> _What is needed_
Could you give the data below again, exactly and completely?

> _Given material_
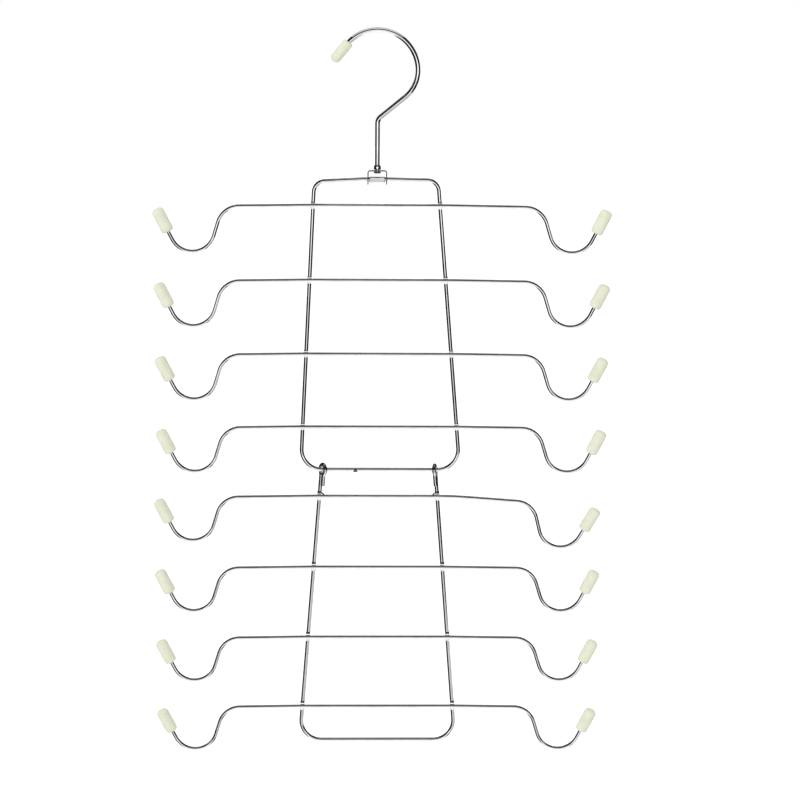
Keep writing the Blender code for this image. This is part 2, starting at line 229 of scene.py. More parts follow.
def quarter_round(steps: int) -> list[tuple[float, float]]:
    """Go round a quarter circle in even steps.

    Args:
        steps: The number of steps.

    Returns:
        At each step, as parts of the radius, how far the circle has curved away, which rises
        from 0 to 1, and how far it still has to go, which falls from 1 to 0.
    """
    angles = [math.radians(RIGHT_ANGLE) * step / steps for step in range(steps + 1)]
    return [(1 - math.cos(angle), 1 - math.sin(angle)) for angle in angles]


@dataclass(frozen=True)
class WireGauge:
    """A wire's thickness, and how finely it is drawn."""

    diameter: float
    sides: int
    bend_step: float


HOOK_WIRE = WireGauge(3.0 * MM, 32, 3.0)
FRAME_WIRE = WireGauge(2.5 * MM, 28, 3.5)
ARM_WIRE = WireGauge(2.3 * MM, 24, 4.0)
SEAT_GAP = 0.3 * MM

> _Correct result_
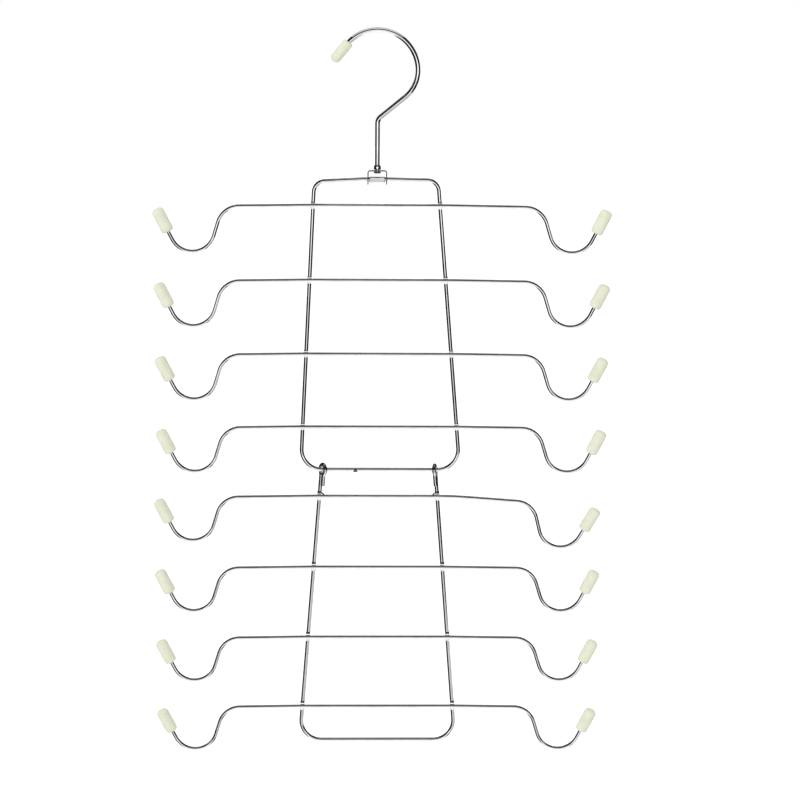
Keep writing the Blender code for this image. This is part 2, starting at line 229 of scene.py. More parts follow.
def quarter_round(steps: int) -> list[tuple[float, float]]:
    """Go round a quarter circle in even steps.

    Args:
        steps: The number of steps.

    Returns:
        At each step, as parts of the radius, how far the circle has curved away, which rises
        from 0 to 1, and how far it still has to go, which falls from 1 to 0.
    """
    angles = [math.radians(RIGHT_ANGLE) * step / steps for step in range(steps + 1)]
    return [(1 - math.cos(angle), 1 - math.sin(angle)) for angle in angles]


@dataclass(frozen=True)
class WireGauge:
    """A wire's thickness, and how finely it is drawn."""

    diameter: float
    sides: int
    bend_step: float


HOOK_WIRE = WireGauge(3.0 * MM, 32, 3.0)
FRAME_WIRE = WireGauge(2.5 * MM, 28, 3.5)
ARM_WIRE = WireGauge(2.3 * MM, 24, 4.0)
SEAT_GAP = 0.3 * MM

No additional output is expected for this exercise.